Loi travail : rien de nouveau au lest

Revue de presse par Michel Pourcelot

Manifestation contre le projet de loi Travail El Khomery le 9 mars 2016 à Paris. Photographie : F. Blanc / FO Hebdo - CC BY-NC 2.0 - flickr.com/force-ouvriere

Mobilisations et tactiques gouvernementales autour du projet de la « Loi Travail » ont été décortiquées par les médias ces derniers jours. Les interprétations de la presse divergent quant aux réécritures du projet : compromis, lâchage de lest pour faire passer l’essentiel, ratés, renoncements, jeux de rôles...

Le Parisien
« Le Premier ministre a présenté ce lundi une version "corrigée" du très contesté projet de loi Travail aux partenaires sociaux. Alors que l’avant-projet de loi, dévoilé dans notre journal le 17 février, a provoqué une levée de bouclier, le chef du gouvernement y voit "un nouveau départ". Il l’assure, la "nouvelle phase de concertation" a permis "d’enrichir, d’améliorer, d’approfondir cette réforme". "Dialoguer, dans une démocratie, ce n’est ni reculer, ni s’arc-bouter", plaide le chef du gouvernement ». Effectivement, avancer de trois pas et reculer d’un, ce n’est pas reculer, c’est avancer de deux pas.

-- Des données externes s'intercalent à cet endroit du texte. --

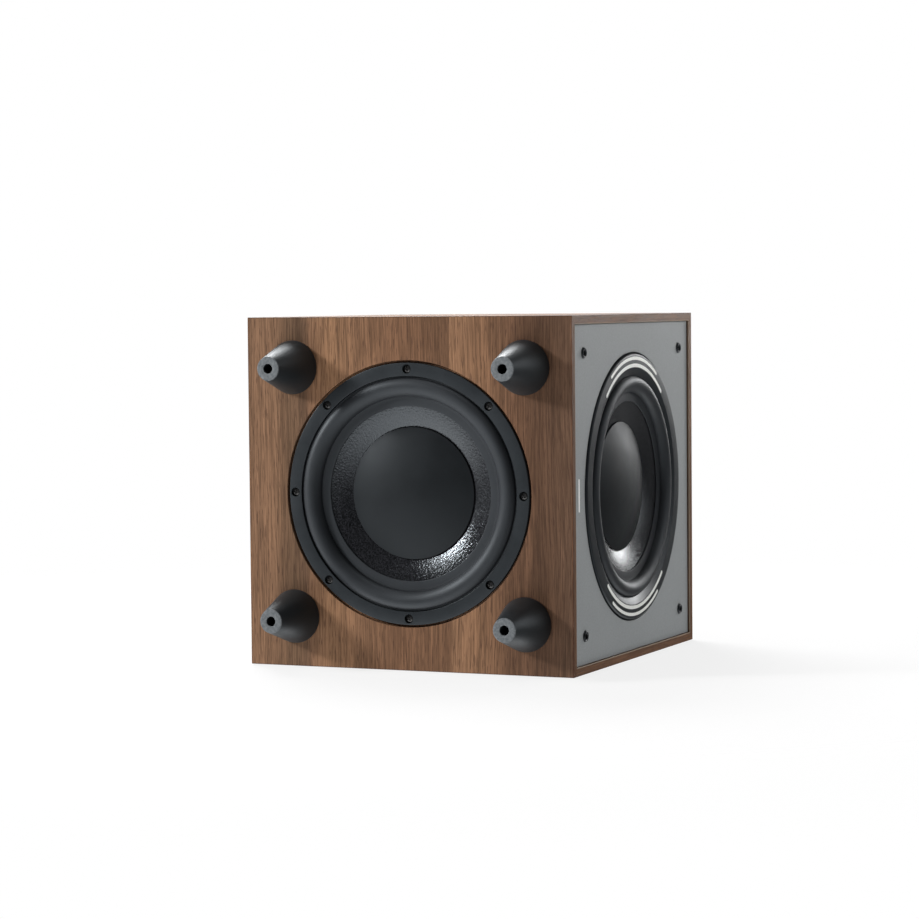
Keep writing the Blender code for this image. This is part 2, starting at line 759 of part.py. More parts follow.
def build_inlet(finish):
    """The three-pin mains inlet: a bezel, a body with its socket, and the pins in it."""
    flange = (0.0165, 0.0125)
    body = (0.0135, 0.0100)
    socket = (0.0120, 0.0083)
    floor = PLATE_FACE - 0.0145
    back = PLATE_FACE - 0.0185

    def slab(half, low_y, high_y):
        return block(
            (INLET_X - half[0], low_y, MAINS_Z - half[1]),
            (INLET_X + half[0], high_y, MAINS_Z + half[1]),
        )

    inlet = add("mains_inlet", slab(flange, PLATE_FACE + GAP, PLATE_FACE + BEZEL), finish)
    boolean(inlet, "inlet_body", slab(body, back, PLATE_FACE + BEZEL - JOIN), "UNION")
    boolean(inlet, "inlet_socket", slab(socket, floor, PLATE_FACE + BEZEL + CLEAR), "DIFFERENCE")
    pin_length = 0.0095
    pin_half = (0.0010, 0.0020)
    pins = []
    for x, z in ((-0.0070, -0.0020), (0.0, 0.0020), (0.0070, -0.0020)):
        low = (INLET_X + x - pin_half[0], floor - JOIN, MAINS_Z + z - pin_half[1])
        high = (INLET_X + x + pin_half[0], floor + pin_length, MAINS_Z + z + pin_half[1])
        pins.append((block(low, high), Matrix.Identity(4)))
    boolean(inlet, "inlet_pins", joined(pins), "UNION")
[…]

Un classique.

L’Express
« Ce que certains appellent un recul du gouvernement, c’est un foutage de gueule », a estimé Hélène Cavat, étudiante en troisième année de thèse de droit social. « Les militants CGT ont également évoqué "une régression". "Il n’y a aucun recul du gouvernement. On veut le retrait de ce projet de loi, purement et simplement", a insisté le secrétaire général du syndicat à PSA Poissy, Farid Borsali, alors que FO est majoritaire sur le site. »

Le Monde
« Des modifications très inspirées par les demandes de la CFDT : "Si les annonces se manifestent dans l’écriture du projet de loi, la CFDT considère que nous avons fait avancer le texte" : Laurent Berger, secrétaire général du syndicat, ne cachait pas sa satisfaction lundi, après la présentation de la nouvelle version de l’avant-projet de loi El Khomri, amendé sous la pression des syndicats et de la rue ». Une reculade bien rapide... sur des positions connues. Laurent Berger « a même estimé que le texte était désormais "potentiellement porteur de progrès pour les jeunes et les salariés". Rien de surprenant à cela, puisque l’objectif du gouvernement était justement de retrouver le soutien des syndicats réformistes. Et pour cela, il n’avait qu’à s’inspirer de leurs revendications ». Qui inspire l’air de rien.

Libération
« En amendant le projet de loi El Khomri, le gouvernement réussit son coup : il s’est épargné de vraies négociations et donne l’impression d’avoir entendu la rue et les syndicats ». Du moins certains... Quant au coup de théâtre, il pourrait répondre à un scénario : « les experts produisent dans un premier temps un projet provocateur mais défini en tant qu’il est optimal pour répondre aux besoins de la situation : tout y est, le langage, les objectifs, les moyens (...) ; la rue se mobilise, on l’entend, on l’écoute, elle paraît triompher et, repue, s’en retourne dans ses foyers ». Et le projet de loi, lui, part à l’Assemblée : « le gouvernement pourrait accepter de perdre dans la rue pour gagner dans l’hémicycle », comme le laisseraient supposer « les déclarations très récentes d’Emmanuel Macron (...) indiquant qu’il souhaite réintroduire au Parlement certaines des dispositions supprimées par Manuel Valls ». Loin de la valse-hésitation, on est plus dans la chorégraphie, avec lâchage de lest.